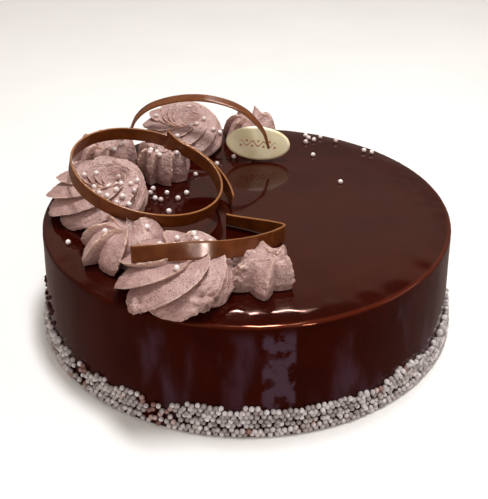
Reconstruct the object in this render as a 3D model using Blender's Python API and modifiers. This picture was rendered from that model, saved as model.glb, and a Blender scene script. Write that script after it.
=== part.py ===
"""Glazed chocolate cake with piped cream, chocolate ribbons, a plaque and sugar pearls.

Run with: blender --background --python part.py
Lengths are in metres and +Z is up. The origin is the middle of the cake's flat bottom,
and -Y is the side that the piped cream leans over at the front.
"""

import math
import random
from dataclasses import dataclass

import bmesh
import bpy
from mathutils import Vector
from mathutils.bvhtree import BVHTree

MM = 0.001
GAP = 0.3 * MM

# Driving dimensions of the cake
CAKE_HEIGHT = 56.0 * MM
CAKE_TOP_RADIUS = 100.0 * MM
CAKE_FOOT_RADIUS = 102.4 * MM
GLAZE_FOOT_RADIUS = 103.8 * MM
GLAZE_FOOT_HEIGHT = 3.0 * MM
RIM_ROUNDING = 2.0 * MM
SHOULDER_WIDTH = 9.0 * MM
SHOULDER_DROP = 0.9 * MM
RIM_HEIGHT = CAKE_HEIGHT - SHOULDER_DROP
CAKE_SEGMENTS = 56

# Sugar pearls
PEARL_RADIUS = 1.25 * MM
PEARL_SUNK = 0.5
BAND_ROWS = 5
BAND_ROW_RISE = 2.5 * MM
BAND_PEARLS_PER_ROW = 24
BAND_SEED = 7

# Piped cream
CREAM_BASE = CAKE_HEIGHT + GAP
OUTER_LEVELS = 6
INNER_LEVELS = 3
RIDGE_STEPS = (0.0, 0.32, 0.52, 0.76)
VALLEY = 0.32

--

AIM: All of the material above needs to be copied exactly.

OUTPUT BELOW:
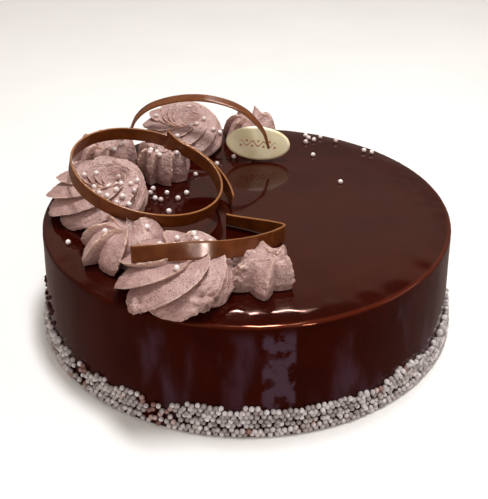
Reconstruct the object in this render as a 3D model using Blender's Python API and modifiers. This picture was rendered from that model, saved as model.glb, and a Blender scene script. Write that script after it.
=== part.py ===
"""Glazed chocolate cake with piped cream, chocolate ribbons, a plaque and sugar pearls.

Run with: blender --background --python part.py
Lengths are in metres and +Z is up. The origin is the middle of the cake's flat bottom,
and -Y is the side that the piped cream leans over at the front.
"""

import math
import random
from dataclasses import dataclass

import bmesh
import bpy
from mathutils import Vector
from mathutils.bvhtree import BVHTree

MM = 0.001
GAP = 0.3 * MM

# Driving dimensions of the cake
CAKE_HEIGHT = 56.0 * MM
CAKE_TOP_RADIUS = 100.0 * MM
CAKE_FOOT_RADIUS = 102.4 * MM
GLAZE_FOOT_RADIUS = 103.8 * MM
GLAZE_FOOT_HEIGHT = 3.0 * MM
RIM_ROUNDING = 2.0 * MM
SHOULDER_WIDTH = 9.0 * MM
SHOULDER_DROP = 0.9 * MM
RIM_HEIGHT = CAKE_HEIGHT - SHOULDER_DROP
CAKE_SEGMENTS = 56

# Sugar pearls
PEARL_RADIUS = 1.25 * MM
PEARL_SUNK = 0.5
BAND_ROWS = 5
BAND_ROW_RISE = 2.5 * MM
BAND_PEARLS_PER_ROW = 24
BAND_SEED = 7

# Piped cream
CREAM_BASE = CAKE_HEIGHT + GAP
OUTER_LEVELS = 6
INNER_LEVELS = 3
RIDGE_STEPS = (0.0, 0.32, 0.52, 0.76)
VALLEY = 0.32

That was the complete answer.